One effect of the continual shifting of mode is to place side-by-side stories that demand interpretive decoding and stories that appear to be literal representations of historical events. Take the case of speaking truth to power in 2 Samuel 12: Nathan's parable of the poor man and his ewe, which he narrates to David after the murder of Uriah. At first the king takes it literally -- and, clearly seeing the injustice, he is outraged. Only then does Nathan turn the tables, aiming the lesson directly at David -- "You are the man!" -- teaching him another way to read the parable. 

In essence, to capture the conscience of the king, Nathan creates a kind of trap -- a figurative tale that speaks allegorically of something far from yet very near that conscience. This requires a guarded kind of storytelling, one that anticipates complications of interpretation. 

Parabolic language turns away from the literal mode, but does so with purpose, a purpose that deeply involves the one to whom the story is addressed. Nathan is speaking to the king about something other than the king in order to speak truly about the king. The change in genre from literal history to admonitory fable has the reader squarely in its sights. 

We also recall David and Jonathan's use of aimed arrows as code to carry a message having nothing to do with arrows. We may not be all that far from Dante's description of poetry as una bella menzogna - a beautiful lie

The parable scene in 2 Samuel 12 turns out to be a turning point in the story of David. Before it, David lived a charmed life in which all his efforts, his cunning, his patience, came to fruition. After Nathan delivers this shattering insight into the truth, the king is like Adam -- the same man he was a moment ago, but entirely different: a fallen man. 

The story returns to narrate a rush of concatenated events -- the rape of Tamar, the schemes of Ahitophel, the revolt and death of Absalom, the exile of David, civil strife and the usurpatory betrayals of Joab. Then, very near the end, in 2 Samuel 24, we have the scene in which, after ordering a census, David asks God to sacrifice him, instead of killing the people through the messenger/angel of the plague. The moment marks the term of the plague, the founding of a sacrificial site, and the end of the Book of Samuel. Even as the fall of David points back to the first man,  it contains foreshadowings that could be interpreted as premonitions of a future "king of the Jews." Medieval readers would pick up these cues.

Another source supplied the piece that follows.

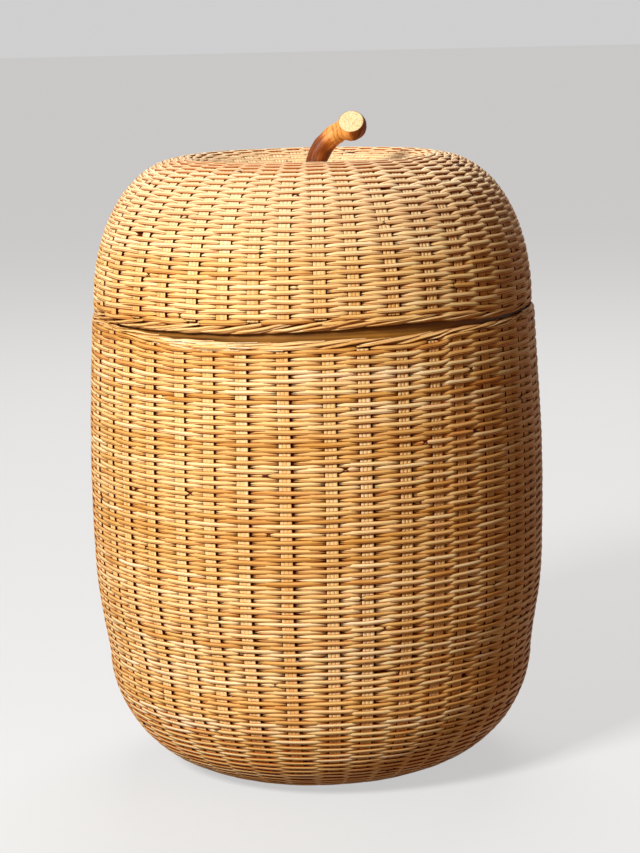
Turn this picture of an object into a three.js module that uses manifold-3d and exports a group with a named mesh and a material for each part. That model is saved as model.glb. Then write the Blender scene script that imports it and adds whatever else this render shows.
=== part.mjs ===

As we've noticed previously, the odd detail of the threshing floor in 2 Samuel 24 can be read as obliquely pointing to the act of winnowing wheat from chaff, meaning from fable, truth from fiction. It appears at the moment the story of David is coming to an end, as if to say: "Consider, reader, whether this is merely the tale of a long dead man, or whether it may concern you more nearly."

As Erich Auerbach long ago noted, more is in play in Old Testament narrative than the bright mythos of men and gods represented in action. Figures come alive in the Old Testament as vivid individuals in history, but also resonate backward and forward within a larger tapestry that tempts us with the promise of parable.